(begin)

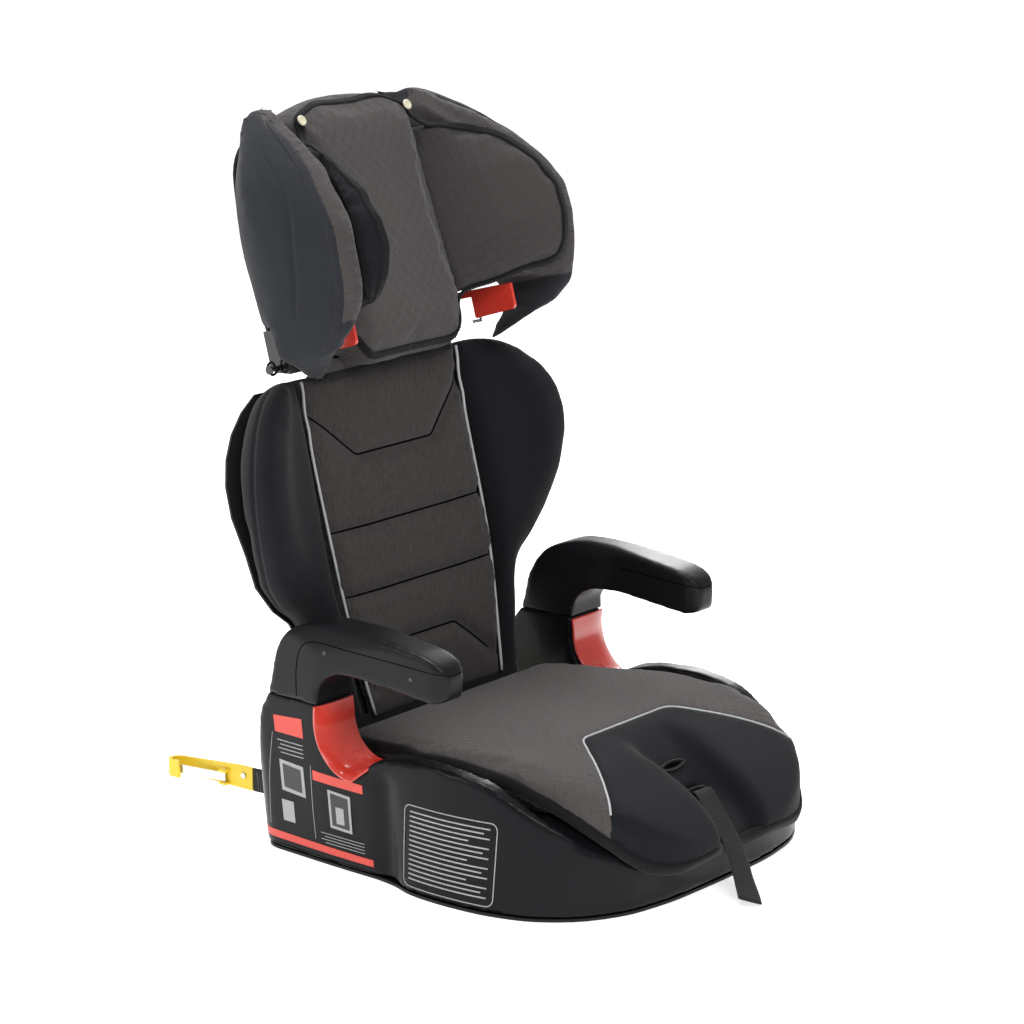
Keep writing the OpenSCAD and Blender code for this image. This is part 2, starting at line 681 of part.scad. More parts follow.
// Thick pad on the inside of each wing: height at its root and at its edge,
// reach of the root, edge across and forward, share of the full depth
inner_rows = [
  [386, 397, 42, 122, 125, 1], [393, 403, 43, 136, 143, 1], [412, 418, 43, 137, 156, 1],
  [446, 446, 41, 134, 165, 1], [477, 477, 37, 136, 162, 1], [505, 505, 34, 132, 147, 1],
  [530, 530, 31, 126, 119, 1], [550, 547, 29, 110, 85, 1], [563, 556, 27, 89, 58, 0.5]
];
ear_x = [for (r = ear_rows) [r[0], r[1]]];
ear_f = [for (r = ear_rows) [r[0], r[2]]];

function inner_ring(r) =
  let (
    x = lookup(r[1], ear_x), f = lookup(r[1], ear_f), k = x - ear_root, um = (r[0] + r[1]) / 2,
    edge = [r[3], -r[4], r[1]],
    near = [ear_root + k * 0.42 - 1.7, -f * 0.42 - 1.5, um],
    deep = [x - k * 0.34 - 2.4, -f * 0.88 - 1.3, r[1]],
    rim = [x - k * 0.18 - 2, -f + 1, r[1]]
  )
  [[85.2, -r[2], r[0]], [85 + (r[3] - 85) * 0.42, -(r[2] + (r[4] - r[2]) * 0.5), um], edge,
   edge + (rim - edge) * r[5], near + (deep - near) * r[5], near, [85.4, -13, r[0]]];

module head_inner_pad() loft([for (r = inner_rows) inner_ring(r)]);
module head_inner_pad_left() color([0.26, 0.24, 0.24]) back_frame() side(-1) head_inner_pad();
module head_inner_pad_right() color([0.26, 0.24, 0.24]) back_frame() side(1) head_inner_pad();

module head_wing_pad_left() color([0.15, 0.16, 0.18]) back_frame() side(-1) ear();
module head_wing_pad_right() color([0.15, 0.16, 0.18]) back_frame() side(1) ear();

// Shoulder-belt guide: a plate and a short hook under a common bar
module shoulder_guide() {
  translate([118, 0, 0]) {
    slab(rounded([[-88, 362, 5], [-34, 359, 3], [-34, 381, 0], [-12, 381, 0], [-15, 366, 2],
      [-6, 364, 2], [0, 380, 0], [0, 388, 0], [-88, 388, 0]]), 0, 4);
  }
}
module shoulder_guide_left() color([0.80, 0.20, 0.16]) back_frame() side(-1) shoulder_guide();
module shoulder_guide_right() color([0.80, 0.20, 0.16]) back_frame() side(1) shoulder_guide();

// Black carrier that ties the guide to the head shell
module guide_bracket() {
  translate([100, 0, 0]) slab([[0.15, 346], [20, 350], [head_shell_y - 0.4, 358],
    [head_shell_y - 0.4, 391], [0.15, 391]], 0, 26);
  // hook for the cover's elastic loop
  translate([126, 14, 354]) rotate([0, 90, 0]) cylinder(h = 12, r = 2.5);
  translate([138, 14, 354]) rotate([0, 90, 0]) cylinder(h = 2, r = 4.5);
}
module guide_bracket_left() color([0.06, 0.06, 0.07]) back_frame() side(-1) guide_bracket();
module guide_bracket_right() color([0.06, 0.06, 0.07]) back_frame() side(1) guide_bracket();

module guide_clips() color([0.85, 0.86, 0.88]) back_frame() {
  mirrored() translate([122.3, -38, 355]) {
    cube([1.2, 12, 3]);
    cube([1.2, 2, 14]);
  }
}

module snap_buttons() color([0.86, 0.83, 0.72]) back_frame() {
  mirrored() translate([77, -37.4, 581]) rotate([76, 0, 0]) cylinder(h = 3, r = 5);
}

module cover_loops() color([0.06, 0.06, 0.06]) back_frame() {
  mirrored() translate([134, 14, 354]) rotate([0, 90, 0])
    rotate_extrude() translate([4.6, 0]) circle(r = 1.5, $fn = 16);
}

// ---------------------------------------------------------------- release

handle_y = slide_y + slide_t + 4;
link_y = slide_y + slide_t + 14;

// Pull handle and the link that runs down to the lock bar
module release_handle() color([0.75, 0.17, 0.14]) back_frame() {
  difference() {
    front_slab(rounded([[-44, 452, 8], [44, 452, 8], [44, 492, 10], [-44, 492, 10]]),
      handle_y, handle_y + 18);
    translate([-32, handle_y - 1, 462]) cube([64, 20, 17]);
  }
  translate([-9, link_y, 196]) cube([18, 3, 262]);
  // wedge that drives the lock bar
  translate([-9, link_y, 188]) cube([18, 3, 10]);
}

module handle_spring() color([0.7, 0.7, 0.72]) back_frame() {
  translate([0, handle_y + 3, 422]) difference() {
    cylinder(h = 29, r = 4);
    translate([0, 0, -1]) cylinder(h = 31, r = 3.1);
  }
}

module lock_bar() color([0.7, 0.71, 0.73]) back_frame()
  translate([-rack_out + 1, lock_y, lock_u]) rotate([0, 90, 0])
    cylinder(h = 2 * (rack_out - 1), r = lock_r);

// ---------------------------------------------------------------- drawing

base_shell();
bottom_pan();
seat_cushion();
pan_screws();
arm_left();
arm_right();
arm_under_left();
arm_under_right();
arm_screws();
belt_guide_left();
belt_guide_right();
hinge_rod();
rod_brackets();
rear_stops();
adjuster_frame();
adjuster_button();
adjuster_spring();
front_strap();
strap_anchors();
connector_strap_left();
connector_strap_right();
hook_left();
hook_right();
hook_rivets();
gate_left();
gate_right();
back_shell();
back_flank_left();
back_flank_right();
back_pad();
back_wing_pad_left();
back_wing_pad_right();
back_hooks();
height_rack_left();
height_rack_right();
back_screws();
head_shell();
head_slider();
head_pad();
head_flap();
head_inner_pad_left();
head_inner_pad_right();
head_wing_pad_left();
head_wing_pad_right();
shoulder_guide_left();
shoulder_guide_right();
guide_bracket_left();
guide_bracket_right();
guide_clips();
snap_buttons();
cover_loops();
slider_screws();
release_handle();
handle_spring();
lock_bar();
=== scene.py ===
"""Looks of the high-back child booster seat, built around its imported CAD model.

Lengths in the tables are millimetres. A "row" point is (x, y, z) in the part's own frame.
A "back" point is (across, forward, up) in the frame of the leaning back.
The right-hand half is described, and the left-hand half is its mirror image.
"""
import math

import bmesh
import bpy
import numpy as np
from mathutils import Matrix, Vector
from mathutils.bvhtree import BVHTree


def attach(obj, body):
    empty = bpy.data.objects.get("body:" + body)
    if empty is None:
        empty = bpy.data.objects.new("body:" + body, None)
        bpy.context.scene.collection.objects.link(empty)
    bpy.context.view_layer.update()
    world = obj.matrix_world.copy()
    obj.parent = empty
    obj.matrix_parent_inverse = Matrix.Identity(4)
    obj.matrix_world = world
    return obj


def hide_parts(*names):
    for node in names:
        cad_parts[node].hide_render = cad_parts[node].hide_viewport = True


MM = 0.001
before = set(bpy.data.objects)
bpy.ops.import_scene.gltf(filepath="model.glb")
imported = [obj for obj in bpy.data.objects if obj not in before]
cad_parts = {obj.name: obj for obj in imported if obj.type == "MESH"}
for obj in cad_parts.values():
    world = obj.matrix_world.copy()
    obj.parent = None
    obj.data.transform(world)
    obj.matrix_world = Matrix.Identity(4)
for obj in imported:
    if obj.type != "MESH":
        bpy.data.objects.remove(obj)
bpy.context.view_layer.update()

LEAN = math.radians(15)
BACK_ORIGIN = (128.0, 118.0)


def row(x, y, z):
    return Vector((x, y, z)) * MM


def back(x, forward, up):
    y = BACK_ORIGIN[0] - forward * math.cos(LEAN) + up * math.sin(LEAN)
    z = BACK_ORIGIN[1] + forward * math.sin(LEAN) + up * math.cos(LEAN)
    return Vector((x, y, z)) * MM


# ---------------------------------------------------------------- camera, light, floor

VIEW_AZIMUTH = math.radians(-51.4)
VIEW_ELEVATION = math.radians(13.9)
VIEW_DISTANCE = 3.4069
VIEW_TARGET = Vector((0, 0.0466, 0.3182))
LENS_MM = 124
# Name, place and aim in metres, size in metres, power in watts
LIGHTS = [
    ("key", (-1.3, -1.9, 2.5), (0, 0, 0.3), (1.5, 1.1), 48),
    ("top", (0.3, 0.5, 2.6), (0, 0, 0.3), (1.3, 1.0), 46),
    ("side", (-2.4, 1.1, 1.5), (0, 0.1, 0.3), (0.3, 1.6), 16),
    ("rim", (2.2, 1.2, 1.4), (0, 0, 0.35), (0.5, 1.6), 20),
]
SKY_BEHIND = 1.02
SKY_ELSEWHERE = 0.34
FLOOR_REACH = 12


def make_camera():
    data = bpy.data.cameras.new("camera")
    data.lens = LENS_MM
    data.clip_end = 30
    camera = bpy.data.objects.new("camera", data)
    bpy.context.scene.collection.objects.link(camera)
    away = Vector((
        math.sin(VIEW_AZIMUTH) * math.cos(VIEW_ELEVATION),
        -math.cos(VIEW_AZIMUTH) * math.cos(VIEW_ELEVATION),
        math.sin(VIEW_ELEVATION),
    ))
    camera.location = VIEW_TARGET + away * VIEW_DISTANCE
    camera.rotation_euler = (-away).to_track_quat("-Z", "Y").to_euler()
    bpy.context.scene.camera = camera


def area_light(name, place, aim, size, power):
    data = bpy.data.lights.new(name, "AREA")
    data.shape = "RECTANGLE"
    data.size, data.size_y = size
    data.energy = power
    light = bpy.data.objects.new(name, data)
    bpy.context.scene.collection.objects.link(light)
    light.location = place
    light.rotation_euler = (Vector(aim) - Vector(place)).to_track_quat("-Z", "Y").to_euler()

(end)

Stated exercise: Reproduce the lines exactly, taking as the first line the one with "base_shell();" and as the last line the one with "obj.data.transform(world)", and include nothing else.

Full solution:
base_shell();
bottom_pan();
seat_cushion();
pan_screws();
arm_left();
arm_right();
arm_under_left();
arm_under_right();
arm_screws();
belt_guide_left();
belt_guide_right();
hinge_rod();
rod_brackets();
rear_stops();
adjuster_frame();
adjuster_button();
adjuster_spring();
front_strap();
strap_anchors();
connector_strap_left();
connector_strap_right();
hook_left();
hook_right();
hook_rivets();
gate_left();
gate_right();
back_shell();
back_flank_left();
back_flank_right();
back_pad();
back_wing_pad_left();
back_wing_pad_right();
back_hooks();
height_rack_left();
height_rack_right();
back_screws();
head_shell();
head_slider();
head_pad();
head_flap();
head_inner_pad_left();
head_inner_pad_right();
head_wing_pad_left();
head_wing_pad_right();
shoulder_guide_left();
shoulder_guide_right();
guide_bracket_left();
guide_bracket_right();
guide_clips();
snap_buttons();
cover_loops();
slider_screws();
release_handle();
handle_spring();
lock_bar();
=== scene.py ===
"""Looks of the high-back child booster seat, built around its imported CAD model.

Lengths in the tables are millimetres. A "row" point is (x, y, z) in the part's own frame.
A "back" point is (across, forward, up) in the frame of the leaning back.
The right-hand half is described, and the left-hand half is its mirror image.
"""
import math

import bmesh
import bpy
import numpy as np
from mathutils import Matrix, Vector
from mathutils.bvhtree import BVHTree


def attach(obj, body):
    empty = bpy.data.objects.get("body:" + body)
    if empty is None:
        empty = bpy.data.objects.new("body:" + body, None)
        bpy.context.scene.collection.objects.link(empty)
    bpy.context.view_layer.update()
    world = obj.matrix_world.copy()
    obj.parent = empty
    obj.matrix_parent_inverse = Matrix.Identity(4)
    obj.matrix_world = world
    return obj


def hide_parts(*names):
    for node in names:
        cad_parts[node].hide_render = cad_parts[node].hide_viewport = True


MM = 0.001
before = set(bpy.data.objects)
bpy.ops.import_scene.gltf(filepath="model.glb")
imported = [obj for obj in bpy.data.objects if obj not in before]
cad_parts = {obj.name: obj for obj in imported if obj.type == "MESH"}
for obj in cad_parts.values():
    world = obj.matrix_world.copy()
    obj.parent = None
    obj.data.transform(world)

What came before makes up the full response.